O petróleo como recurso natural foi um produto relativamente barato de produzir até o ano 2000, quando, paulatinamente, as suas reservas foram ficando mais escassas e se tornando um produto cada vez mais estratégico e intensamente disputado. As nações produtoras são constantemente alvo de pressões e golpes e isso ficou mais claro quando o Brasil chegou às colossais reservas do pré-sal. [1]
O petróleo é um bem de consumo e, em consequência disso, torna-se uma mercadoria que possui valor de uso e valor de troca. O valor de uso se transforma em valor de troca quando o petróleo, para ser comercializado, se transforma em mercadoria. O petróleo gera a renda petroleira (equivalente à renda da terra) que vai se multiplicando na extensão desta longa cadeia produtiva com enorme capacidade de arrasto para outras atividades econômicas. As rendas petrolíferas produzem excedentes colossais disputados entre governos e corporações em todo o mundo.
O petróleo é ainda uma mercadoria especial porque tem imenso poder sobre a geopolítica, que pode ser vista — de forma resumida — como o poder de algumas nações sobre outras. Poder que leva a conflitos, golpes, ocupações e guerras, entre outras coisas, sendo, ainda, a gênese das vantagens militares que determina controles sobre povos e soberania. Uma forma de poder que esteve sempre presente vinculado à construção de hegemonias que assistimos no capitalismo contemporâneo.

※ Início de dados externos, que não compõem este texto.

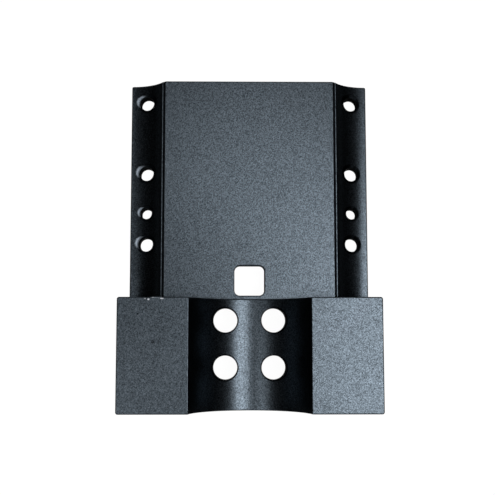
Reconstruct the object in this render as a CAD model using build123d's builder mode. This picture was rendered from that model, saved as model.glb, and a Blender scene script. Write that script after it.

PS.: Análise sintética atualizada, mas retirada, boa parte, em sua gênese, do capítulo 1 “O petróleo e suas múltiplas relações” da tese do autor: “A relação transescalar e multidimensional Petróleo-Porto como produtora de novas territorialidades”, defendida em março de 2017, no PPFH-UERJ. Disponível Banco de Teses da UERJ: https://www.bdtd.uerj.br:8443/handle/1/14805
Referência:
[1] Artigo do autor em seu blog, 27 de maio de 2022. PESSANHA, Roberto Moraes. Soberania x dependência: história mais recente da Petrobras vista a partir do petróleo como fração do capital.